【ビジネス機】(びじねすき)

数名〜十数名程度の人員を輸送することを目的とする、比較的小型*1固定翼機
主として、企業の(営利を目的としない)人員輸送に用いられるためこう呼ばれている。

類似の機体に「コミューター機」「エアタクシー」と呼ばれる小型旅客機があるが、これらは近距離輸送用のため燃料搭載量や航続距離が小さく、いささか異なる。

近年ではほとんどの機体がジェット(主としてターボファン)推進であることから「ビジネスジェット」「カンパニー・ジェット」「コーポレート・ジェット」「エグゼクティヴ・ジェット」とも呼ばれている。

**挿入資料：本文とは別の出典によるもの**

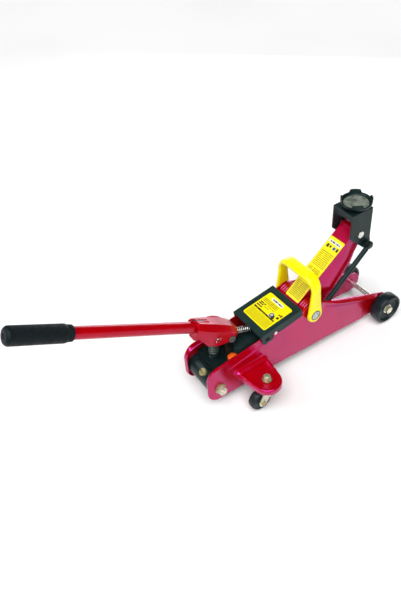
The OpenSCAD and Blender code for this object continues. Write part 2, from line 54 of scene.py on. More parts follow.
REACH, GRIP_LEN = 452.0, 116.0
COVER = (-335.0, 131.0)
COVER_SLOPE = math.radians(9.37)
FRAME_HALF, PLATE_IN, WHEEL_R = 45.0, 41.5, 35.0
EAR_X, EAR_Y, EAR_TOP, EAR_LOW, EAR_R = -358.0, 96.0, 69.0, 56.0, 30.0
NOSE_X, NOSE_Z, NOSE_R = -5.0, 38.5, 25.5
SADDLE_X, PLATE_Z, SADDLE_R = -62.16, 301.81, 32.0
LUG_AT, LUG_SPAN = 51.0, 25.0
PUMP_X, CAP_Z = -417.0, 151.7
NEAR, FAR = -1.0, 1.0
SIDES = ((NEAR, "right"), (FAR, "left"))


def at(x, y, z):
    """A point given in mm from the front axle, in the shared frame."""
    return Vector(((x + AXLE_X) / 1000.0, y / 1000.0, z / 1000.0))


def turned(origin, angle, a, y, b):
    """A point in a frame tilted by angle about Y: a runs along it, b stands on it."""
    c, s = math.cos(angle), math.sin(angle)
    return at(origin[0] + a * c - b * s, y, origin[1] + a * s + b * c)


def in_arm(a, y, b):
    return turned(PIVOT, ARM_ANGLE, a, y, b)


def in_cover(u, y, w):
    return turned(COVER, COVER_SLOPE, u, y, w)


def on_handle(s, y, h):
    """s runs back along the handle from the socket's pivot."""
    return turned(SOCKET, -HANDLE_ANGLE, -s, y, h)


def smooth(t):
    t = min(1.0, max(0.0, t))
    return t * t * (3.0 - 2.0 * t)


def circle(n):
    """Cosine and sine of n even steps round a circle."""
    return [(math.cos(2 * math.pi * k / n), math.sin(2 * math.pi * k / n)) for k in range(n)]


def arc(cx, cz, r, start, stop, n=14):
    """Points of an arc; start and stop are in degrees."""
    return [(cx + r * math.cos(math.radians(start + (stop - start) * i / n)),
             cz + r * math.sin(math.radians(start + (stop - start) * i / n)))
            for i in range(n + 1)]


def between(points, x):
    """The value at x of a line through sorted points."""
    for (x0, v0), (x1, v1) in zip(points, points[1:]):
        if x <= x1:
            return v0 + (v1 - v0) * max(0.0, x - x0) / (x1 - x0)
    return points[-1][1]


# ---------------------------------------------------------------- finishes

def noise(tree, coords, scale, detail=3.0, rough=0.5):
    n = tree.nodes.new("ShaderNodeTexNoise")
    n.inputs["Scale"].default_value = scale
    n.inputs["Detail"].default_value = detail
    n.inputs["Roughness"].default_value = rough
    tree.links.new(coords, n.inputs["Vector"])
    return n.outputs["Fac"]


def ranged(tree, value, low, high, start=0.3, stop=0.7):
    """The value, taken from start..stop to low..high."""
    m = tree.nodes.new("ShaderNodeMapRange")
    m.inputs["From Min"].default_value = start
    m.inputs["From Max"].default_value = stop
    m.inputs["To Min"].default_value = low
    m.inputs["To Max"].default_value = high
    tree.links.new(value, m.inputs["Value"])
    return m.outputs["Result"]


def mixed(tree, factor, a, b):
    """A mix of two colours; each is a tuple or the output of another node."""
    m = tree.nodes.new("ShaderNodeMix")
    m.data_type = "RGBA"
    tree.links.new(factor, m.inputs[0])
    for place, colour in ((6, a), (7, b)):
        if isinstance(colour, tuple):
            m.inputs[place].default_value = (*colour, 1.0)
        else:
            tree.links.new(colour, m.inputs[place])
    return m.outputs[2]


def finish(name, colour, second, rough, metal=0.0, grain=60.0, bump=0.02, fine=900.0,
           wear=None, wear_amount=0.0, ior=1.5, tint=None, coat=0.0, coat_rough=0.1):
    """A procedural material: slow colour variation, worn specks, uneven gloss and fine bump."""
    mat = bpy.data.materials.new(name)
    mat.use_nodes = True
    tree = mat.node_tree
    shader = tree.nodes["Principled BSDF"]
    coords = tree.nodes.new("ShaderNodeTexCoord").outputs["Object"]
    slow = noise(tree, coords, grain)
    base = mixed(tree, ranged(tree, slow, 0.0, 1.0), colour, second)
    if wear:
        specks = noise(tree, coords, grain * 6.0, 6.0, 0.65)
        worn = ranged(tree, specks, 0.0, 1.0, 0.70 - wear_amount, 0.74 - wear_amount)
        base = mixed(tree, worn, base, wear)
    tree.links.new(base, shader.inputs["Base Color"])
    tree.links.new(ranged(tree, noise(tree, coords, grain * 2.5), rough * 0.8, rough * 1.25),
                   shader.inputs["Roughness"])
    shader.inputs["Metallic"].default_value = metal
    shader.inputs["IOR"].default_value = ior
    if tint:
        shader.inputs["Specular Tint"].default_value = (*tint, 1.0)
    shader.inputs["Coat Weight"].default_value = coat
    shader.inputs["Coat Roughness"].default_value = coat_rough
    b = tree.nodes.new("ShaderNodeBump")
    b.inputs["Strength"].default_value = bump
    b.inputs["Distance"].default_value = 0.001
    tree.links.new(noise(tree, coords, fine, 2.0), b.inputs["Height"])
    tree.links.new(b.outputs["Normal"], shader.inputs["Normal"])
    return mat


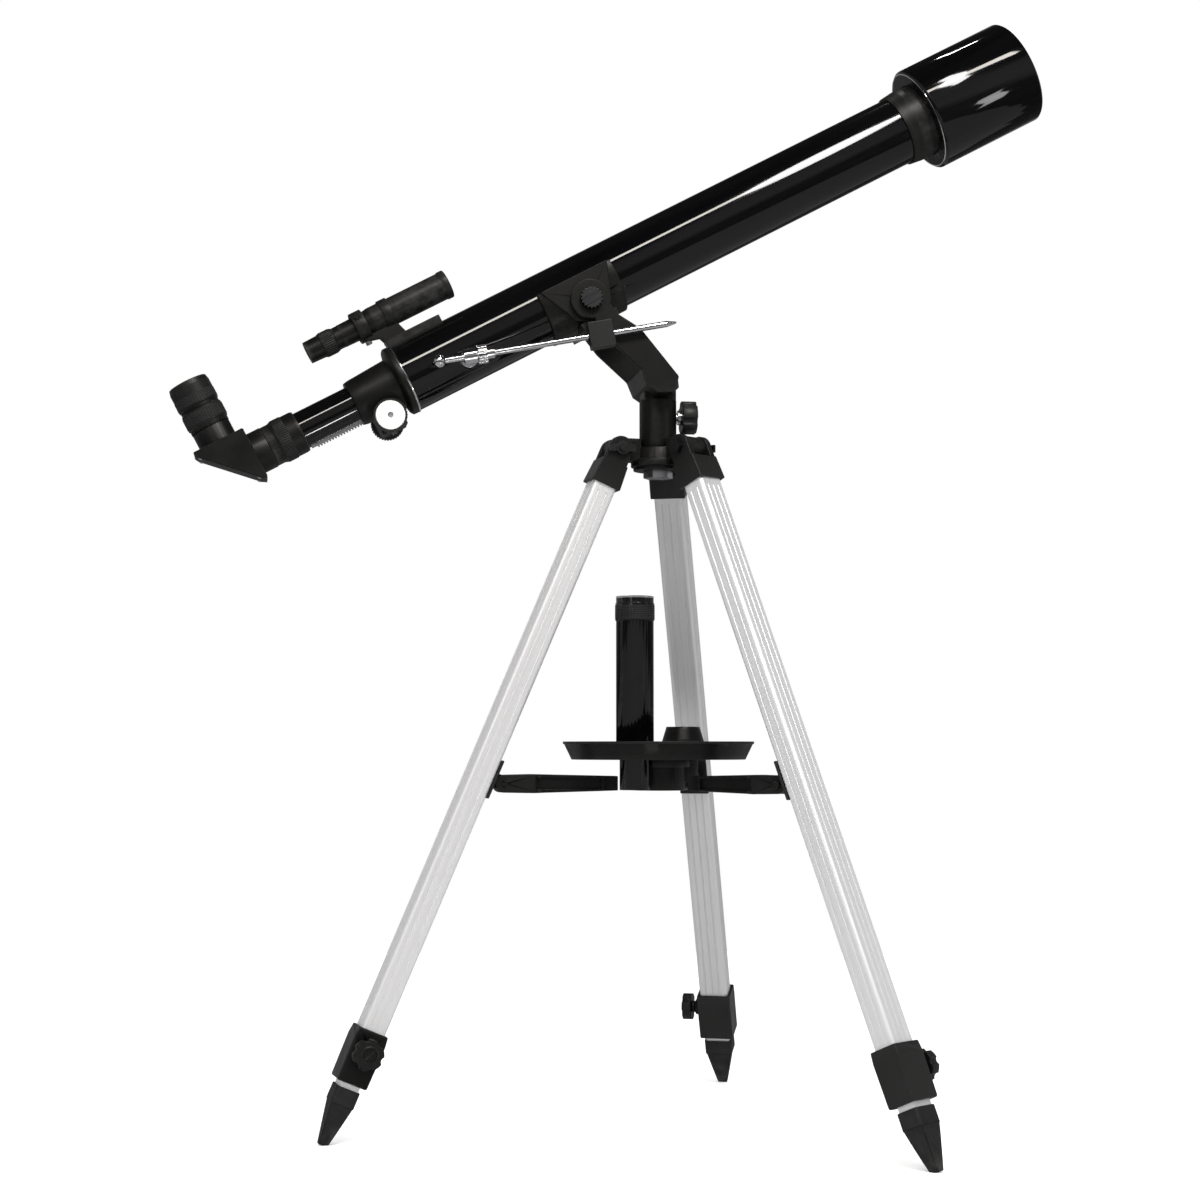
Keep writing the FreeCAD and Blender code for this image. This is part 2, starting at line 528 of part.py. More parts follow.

欧米ではアメリカ同時多発テロ以降、企業や富裕層に属する個人から「テロの標的になりにくい」長距離移動手段として需要が高まっている。
しかし、中東や日本では国情から需要がほとんどなく、その分、エアラインのファーストクラスに需要がある。(日本の事情については後述)

主な使われ方

  • 民間(個人・法人)
    • 企業が所有し、幹部や社員の移動手段として用いる場合(社用機)
    • 富裕層に属する個人が、自らや親族・関係者の移動手段として用いる場合(自家用機)
    • 報道機関の取材用として用いる場合
    • パイロット候補生への操縦教育の教材として用いる場合(練習機
  • 軍隊・治安・防災機関などの政府諸機関
    • 要人輸送用
      政府高官の非公式移動などにも用いられる。
    • 捜索救難
      船舶やヘリコプターよりも優れた対地速度を生かし、遭難現場に急行して要救助者の位置を特定したり、後続の救難ヘリを誘導したりする目的に使われる。
    • 教育・訓練用(練習機
      戦闘機攻撃機マルチロールファイター)以外の固定翼軍用機輸送機哨戒機救難機戦略爆撃機AWACSなど)に搭乗するパイロット候補生の操縦教育や、搭載機器を操作する航空士の教育・訓練用(機上作業練習機)として用いられる。
    • 特殊部隊諜報員の国外展開用
      民間での普及具合を活用する形で、国外へ隠密に侵入させるのに用いる場合がある。
      その際は軍用機としての塗装・マーキングは行わず、民間機に偽装することが多い。
    • (治安・防災機関における)洋上監視・取締
      密貿易・違法入出国・漁船の違法操業・海賊行為・汚染物質の海上不法投棄などが対象となり、船舶やヘリコプターと連携して活動する。

日本での事情

前述のように、欧米では幅広く普及しているビジネス機であるが、日本では民間市場にほとんど需要がないのが現状であり、主な販売先は防衛省海上保安庁などの政府機関や一部の大手企業(特に報道機関)となっている。
これは「国土が狭く、それでいて他の交通手段(道路・鉄道*2)が高度に発達していること」や「航空法などの諸法令や空港の設備・運営が大手航空会社に有利なようになっていること*3」などが主な要因と見られている。


*1 B737旅客機をベースとした「BBJ(ボーイング・ビジネスジェット)」のような例外もある。
  また、エアラインから退役した中古の中型〜大型旅客機を自家用機として使う者もいる。

*2 特に新幹線が多くの主要都市間を結んでおり、利便性・定時性などの面でビジネス機が不利な状況にある。
*3 一部の大規模空港で「フライトプランを飛行の数日前に提出する義務がある(突発的な飛行ができない)」ことや、「最大離陸重量が5,000kg以上の機体を運用するには『運航管理者』を置かねばならない」ことなど。